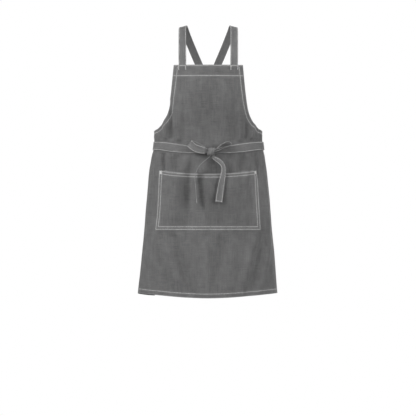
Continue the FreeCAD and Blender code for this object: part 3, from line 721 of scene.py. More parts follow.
def chambray(name, dark, light, worn):
    """Plain-woven grey cotton: dark warp and pale weft, uneven yarns, soft mottling and rubbed edges."""
    material, tree, shader, grain = new_material(name)
    noises = {kind: noise_of(tree, grain, *row[:3]) for kind, row in UNEVENNESS.items()}

    parts = new_node(tree, "ShaderNodeSeparateXYZ", {0: grain})
    warp, weft = (
        maths(tree, "SINE", maths(tree, "MULTIPLY", parts.outputs[way], 2 * math.pi / YARN)) for way in "XY"
    )
    weave = maths(tree, "MULTIPLY_ADD", maths(tree, "MULTIPLY", warp, weft), 0.5, 0.5)

    tones = [(noises[kind], row[3]) for kind, row in UNEVENNESS.items()]
    ramp = new_node(tree, "ShaderNodeValToRGB", {"Fac": weighted_sum(tree, tones + [(weave, WEAVE_SHARE)])})
    for element, tone, color in zip(ramp.color_ramp.elements, TONE_RANGE, (dark, light)):
        element.position = tone
        element.color = (*color, 1.0)

    wear = new_node(tree, "ShaderNodeAttribute", attribute_name="wear").outputs["Fac"]
    rubbed = maths(tree, "MULTIPLY", wear, maths(tree, "MULTIPLY_ADD", noises["flecks"], 1.1, 0.15))
    tree.links.new(mixed(tree, rubbed, ramp.outputs["Color"], worn), shader.inputs["Base Color"])

    rough = maths(tree, "MULTIPLY_ADD", noises["mottle"], 0.14, 0.78)
    tree.links.new(rough, shader.inputs["Roughness"])
    shader.inputs["Specular IOR Level"].default_value = 0.28
    shader.inputs["Sheen Weight"].default_value = 0.22
    shader.inputs["Sheen Roughness"].default_value = 0.45

    crinkle = bump(tree, 0.55, 0.0022, noise_of(tree, grain, 95.0, 52.0, 3.0))
    raised = (weave, noises["warp slubs"], noises["weft slubs"])
    yarns = weighted_sum(tree, [(height, 0.5) for height in raised])
    tree.links.new(bump(tree, 0.6, 0.0003, yarns, crinkle), shader.inputs["Normal"])
    return material


def grey(value, warm=0.0):
    """Red, green and blue of a grey, a little warmer or not."""
    return (value * (1 + warm), value, value * (1 - warm))


def thread_material():
    """Pale spun thread, a little uneven from stitch to stitch."""
    material, tree, shader, grain = new_material("thread")
    tone = new_node(tree, "ShaderNodeAttribute", attribute_name="wear").outputs["Fac"]
    tree.links.new(mixed(tree, tone, grey(0.62, 0.01), grey(0.9, 0.01)), shader.inputs["Base Color"])
    twist = bump(tree, 0.6, 0.0002, noise_of(tree, grain, 1500.0, 5000.0, 1.0))
    tree.links.new(twist, shader.inputs["Normal"])
    shader.inputs["Roughness"].default_value = 0.55
    shader.inputs["Sheen Weight"].default_value = 0.1
    return material


MATERIALS = {
    "body_cloth": chambray("body_cloth", grey(0.088), grey(0.190), grey(0.36)),
    "pocket_cloth": chambray("pocket_cloth", grey(0.092), grey(0.196), grey(0.36)),
    "lining_cloth": chambray("lining_cloth", grey(0.100), grey(0.200), grey(0.34)),
    "strap_cloth": chambray("strap_cloth", grey(0.102), grey(0.214), grey(0.36)),
    "thread": thread_material(),
}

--

▶ **Required task**: Copy the material above, line for line.

▶ **Written answer**:
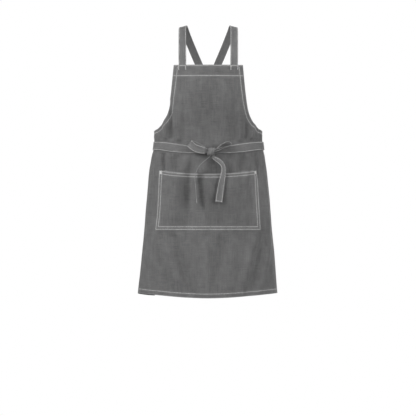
Continue the FreeCAD and Blender code for this object: part 3, from line 721 of scene.py. More parts follow.
def chambray(name, dark, light, worn):
    """Plain-woven grey cotton: dark warp and pale weft, uneven yarns, soft mottling and rubbed edges."""
    material, tree, shader, grain = new_material(name)
    noises = {kind: noise_of(tree, grain, *row[:3]) for kind, row in UNEVENNESS.items()}

    parts = new_node(tree, "ShaderNodeSeparateXYZ", {0: grain})
    warp, weft = (
        maths(tree, "SINE", maths(tree, "MULTIPLY", parts.outputs[way], 2 * math.pi / YARN)) for way in "XY"
    )
    weave = maths(tree, "MULTIPLY_ADD", maths(tree, "MULTIPLY", warp, weft), 0.5, 0.5)

    tones = [(noises[kind], row[3]) for kind, row in UNEVENNESS.items()]
    ramp = new_node(tree, "ShaderNodeValToRGB", {"Fac": weighted_sum(tree, tones + [(weave, WEAVE_SHARE)])})
    for element, tone, color in zip(ramp.color_ramp.elements, TONE_RANGE, (dark, light)):
        element.position = tone
        element.color = (*color, 1.0)

    wear = new_node(tree, "ShaderNodeAttribute", attribute_name="wear").outputs["Fac"]
    rubbed = maths(tree, "MULTIPLY", wear, maths(tree, "MULTIPLY_ADD", noises["flecks"], 1.1, 0.15))
    tree.links.new(mixed(tree, rubbed, ramp.outputs["Color"], worn), shader.inputs["Base Color"])

    rough = maths(tree, "MULTIPLY_ADD", noises["mottle"], 0.14, 0.78)
    tree.links.new(rough, shader.inputs["Roughness"])
    shader.inputs["Specular IOR Level"].default_value = 0.28
    shader.inputs["Sheen Weight"].default_value = 0.22
    shader.inputs["Sheen Roughness"].default_value = 0.45

    crinkle = bump(tree, 0.55, 0.0022, noise_of(tree, grain, 95.0, 52.0, 3.0))
    raised = (weave, noises["warp slubs"], noises["weft slubs"])
    yarns = weighted_sum(tree, [(height, 0.5) for height in raised])
    tree.links.new(bump(tree, 0.6, 0.0003, yarns, crinkle), shader.inputs["Normal"])
    return material


def grey(value, warm=0.0):
    """Red, green and blue of a grey, a little warmer or not."""
    return (value * (1 + warm), value, value * (1 - warm))


def thread_material():
    """Pale spun thread, a little uneven from stitch to stitch."""
    material, tree, shader, grain = new_material("thread")
    tone = new_node(tree, "ShaderNodeAttribute", attribute_name="wear").outputs["Fac"]
    tree.links.new(mixed(tree, tone, grey(0.62, 0.01), grey(0.9, 0.01)), shader.inputs["Base Color"])
    twist = bump(tree, 0.6, 0.0002, noise_of(tree, grain, 1500.0, 5000.0, 1.0))
    tree.links.new(twist, shader.inputs["Normal"])
    shader.inputs["Roughness"].default_value = 0.55
    shader.inputs["Sheen Weight"].default_value = 0.1
    return material


MATERIALS = {
    "body_cloth": chambray("body_cloth", grey(0.088), grey(0.190), grey(0.36)),
    "pocket_cloth": chambray("pocket_cloth", grey(0.092), grey(0.196), grey(0.36)),
    "lining_cloth": chambray("lining_cloth", grey(0.100), grey(0.200), grey(0.34)),
    "strap_cloth": chambray("strap_cloth", grey(0.102), grey(0.214), grey(0.36)),
    "thread": thread_material(),
}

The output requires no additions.